There’s forty-five people in my team, and I have to pay them all. Nowadays, you can’t get back the money you spend, because there are so many people, and the money you receive is shared between everyone. That isn’t the point though. Even if we don’t get money out of it, we still do Carnival—it’s our culture, and we love it. When you love something you’re obliged to do it well. Every year we bring newness, we create a new piece. But we always have the red and black Zèl Maturin. We’re keeping the tradition going. You know how it goes—someone leaves, someone else takes over. I’ve been doing it forty-eight years now. I was a kid then, and now I’m in charge.

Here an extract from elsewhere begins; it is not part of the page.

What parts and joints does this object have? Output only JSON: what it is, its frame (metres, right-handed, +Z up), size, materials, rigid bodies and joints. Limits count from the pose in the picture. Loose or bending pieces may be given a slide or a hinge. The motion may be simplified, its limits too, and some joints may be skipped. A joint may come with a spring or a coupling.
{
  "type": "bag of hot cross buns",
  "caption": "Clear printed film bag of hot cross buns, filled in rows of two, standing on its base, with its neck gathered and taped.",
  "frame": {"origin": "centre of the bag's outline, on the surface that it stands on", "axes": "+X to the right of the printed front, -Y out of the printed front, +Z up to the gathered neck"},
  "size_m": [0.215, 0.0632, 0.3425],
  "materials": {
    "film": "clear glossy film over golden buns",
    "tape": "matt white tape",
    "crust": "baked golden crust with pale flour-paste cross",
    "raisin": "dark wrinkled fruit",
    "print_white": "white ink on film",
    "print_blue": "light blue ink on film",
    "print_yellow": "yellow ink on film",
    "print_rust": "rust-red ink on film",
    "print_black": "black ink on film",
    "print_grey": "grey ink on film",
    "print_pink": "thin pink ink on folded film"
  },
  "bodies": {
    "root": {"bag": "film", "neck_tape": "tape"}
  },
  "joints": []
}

- Ronald Bellevue (2002/2020)

Sen Michèl Arkanj (Archangel Saint Michael)

A man in a mask
San Michel Arkanj (St Michael Archangel) 1995.Photo: Leah Gordon.

The Sen Michèl Arkanj madigra is divided into two. One half is on the side of God, and the other on the side of Satan. So on one side you have the pastors, the angels and Sen Michèl Arkanj, and on the other you have the Zèl Maturin, the devils. You can see this in the religious drawings and paintings too. Sen Michèl Arkanj is always killing Satan. The story I do in the street has Sen Michèl standing up with a group of pastors behind him singing hymns and preaching. Then the devils appear, and at first they want to push the pastors around, and then they want to eat them. Sen Michèl is an angel of protection and he has enough power and force to wrest back the pastors from the hands of the devils. When the devils persist in running behind the pastors Sen Michèl must do battle with them. He has a sword in his hand and he uses it to kill them—he has the power to kill all the devils. This is a special tale for Madigra, so although Sen Michèl thinks he has finished killing all the devils, he’s wrong. There’s always one devil that hangs back and hides and doesn’t come face to face with Sen Michèl. That’s because he knows Sen Michèl’s power is stronger than that of any devil. But when Sen Michèl Arkanj turns his back, the last devil resuscitates all the other dead devils by pouring a libation of water on them. He’s able to do this when Sen Michèl isn’t looking.

But this is the only the Jacmel Madigra version—in the real story Sen Michèl Arkanj kills the devils for all eternity. When you do Madigra you always have a message for people. That’s the reason we have the last devil who stays on, hidden, and makes a sacrifice to revive all the other devils and let them live to fight again another day.

Playing Sen Michèl Arkanj would not be my first choice. They gave me the job because Sen Michèl is not supposed to be too tall, or too big. In my troupe I used to be a Zèl Maturin, and I preferred that role. But the guy who played Sen Michèl got really fat, so they chose me to take his place. When I do it in the street I try to make the same skilful movements that the guy before me did.

When you met me last Sunday you photographed me standing still, but next Sunday when you see me in the street we will get to play hard and make all the movements. I can tell you the story, but you have to see the real theatre in the street.